2. High-Level Architecture
┌──────────────────────────────┐
│ Metadata Catalog │
└─────────────┬────────────────┘
│
┌────────▼────────┐
│ Scanner Job │
└────────┬────────┘
│
┌─────▼─────┐
│ Detector │
└─────┬─────┘
│
┌───────▼────────┐
│ Repair Engine │
└───────┬────────┘
│
┌────────────────▼─────────────────┐
│ Execution Modes: Auto | Manual │
└───────────────┬──────────────────┘
│
┌───────────▼───────────┐
│ Audit + Alert System │
└────────────────────────┘
3. Types of Data Problems Handled
| Category | Example |
|---|
| Orphan data | InvoiceLines exists but Invoice deleted |
| Broken FK reference | ProductID refers to non-existing Product |
| Mismatched totals | Header totals differ from line sum |
| Range violations | DateReceived < DateCreated |
| Duplicate business key | Two active customers with same PAN |
| Referential cascades missing | Deleting a contract did not delete children |
Each issue should be assigned a severity level:
| Level | Action |
|---|
| Info | Report only |
| Warning | Fix after approval |
| Critical | Auto-fix immediately |
4. Metadata-Driven Rules Engine
Instead of writing rigid SQL scripts, define consistency rules in a rules table.
Example Rule Table
| RuleId | RuleType | TargetTable | Expression | Severity | RepairAction |
|---|
| 1 | MissingParent | InvoiceLine | InvoiceId NOT IN (SELECT Id FROM Invoice) | Critical | Delete Line |
| 2 | IncorrectTotal | Invoice | Total != SELECT SUM(LineAmount) | Warning | Recalculate Total |
| 3 | SoftDeleteMismatch | Customer | IsDeleted = 1 AND EXISTS(Orders) | Manual | Cancel Orders or Undelete |
This approach keeps logic flexible.
5. Detection Patterns
5.1 Orphan Detection Query
SELECT l.Id, l.InvoiceId
FROM InvoiceLine l
LEFT JOIN Invoice i ON l.InvoiceId = i.Id
WHERE i.Id IS NULL;
5.2 Incorrect Total Check
SELECT i.Id, i.Total AS StoredTotal, SUM(l.Amount) AS ActualTotal
FROM Invoice i
JOIN InvoiceLine l ON l.InvoiceId = i.Id
GROUP BY i.Id, i.Total
HAVING SUM(l.Amount) <> i.Total;
5.3 FK Violation Trend Tracking
INSERT INTO AnomalyLog (RuleId, RecordId, CreatedOn)
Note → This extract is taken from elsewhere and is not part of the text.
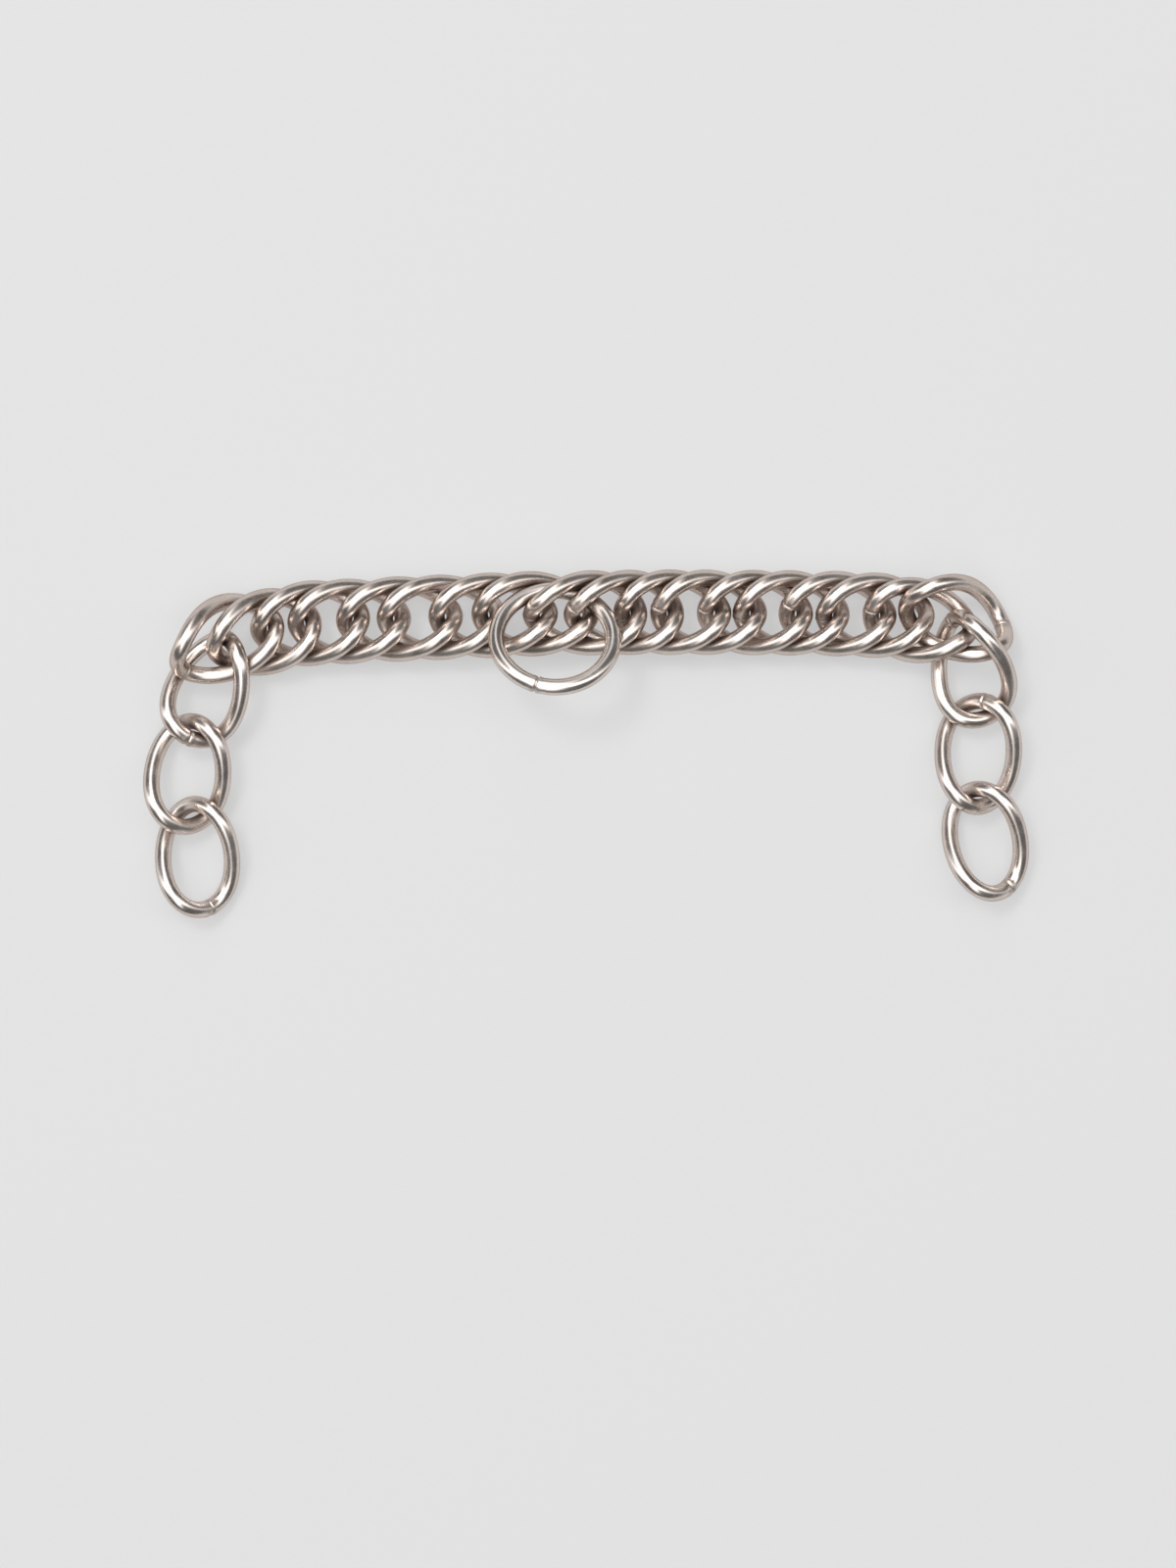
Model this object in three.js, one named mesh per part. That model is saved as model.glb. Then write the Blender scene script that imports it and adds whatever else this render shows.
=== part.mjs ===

SELECT 10, CustomerId, GETDATE()
FROM Orders o
WHERE CustomerId NOT IN (SELECT Id FROM Customer);
6. Repair Strategies
| Strategy | When Used |
|---|
| Auto-correct | Deterministic fix available (recomputing totals) |
| Cascade delete | Child has no meaning without parent |
| Set default | Null safe fallback when allowed |
| Merge | When duplicates must be consolidated |
| Escalate to workflow | When human decision required |
7. .NET Repair Pipeline Example
public async Task RunRepairAsync()
{
var rules = await ruleRepo.GetActiveRules();
foreach (var rule in rules)
{
var records = await scanner.Execute(rule.Expression);
foreach (var record in records)
{
switch (rule.RepairAction)
{
case RepairAction.Recalculate:
await repairExecutor.RecalculateTotals(record);
break;
case RepairAction.Delete:
await repairExecutor.DeleteRecord(record);
break;
case RepairAction.FlagForManualReview:
await reviewQueue.Add(rule.RuleId, record.Id);
break;
}
}
}
}
8. Angular Admin UI
The UI should:
Show detected anomalies
Show confidence in repair logic
Allow bulk approval or reject
Show before/after preview
UI Flow
Dashboard → Anomaly List → Preview Impact → Approve/Reject → Execute → Audit Log
9. Scheduling and Execution Model
Use incremental scheduling to avoid large locks.
| Mode | Runs |
|---|
| Online | Lightweight constraints check |
| Nightly batch | Deep scans, large repair operations |
| Event-driven | Triggered after migration or integration |
10. Governance, Safety, and Compliance
Store before/after values for every repair
Use versioned snapshot table patterns
Integrate role-based access
Provide read-only dry-run preview mode
Conclusion
A Data Auto-Repair Engine is essential in large distributed systems where data eventually becomes inconsistent. Instead of running manual SQL patches or firefighting data defects, a controlled automatic system ensures the data stays clean.
By using metadata-driven rules, audit logs, and safe execution workflows, enterprises can maintain trustable data without disrupting live operations.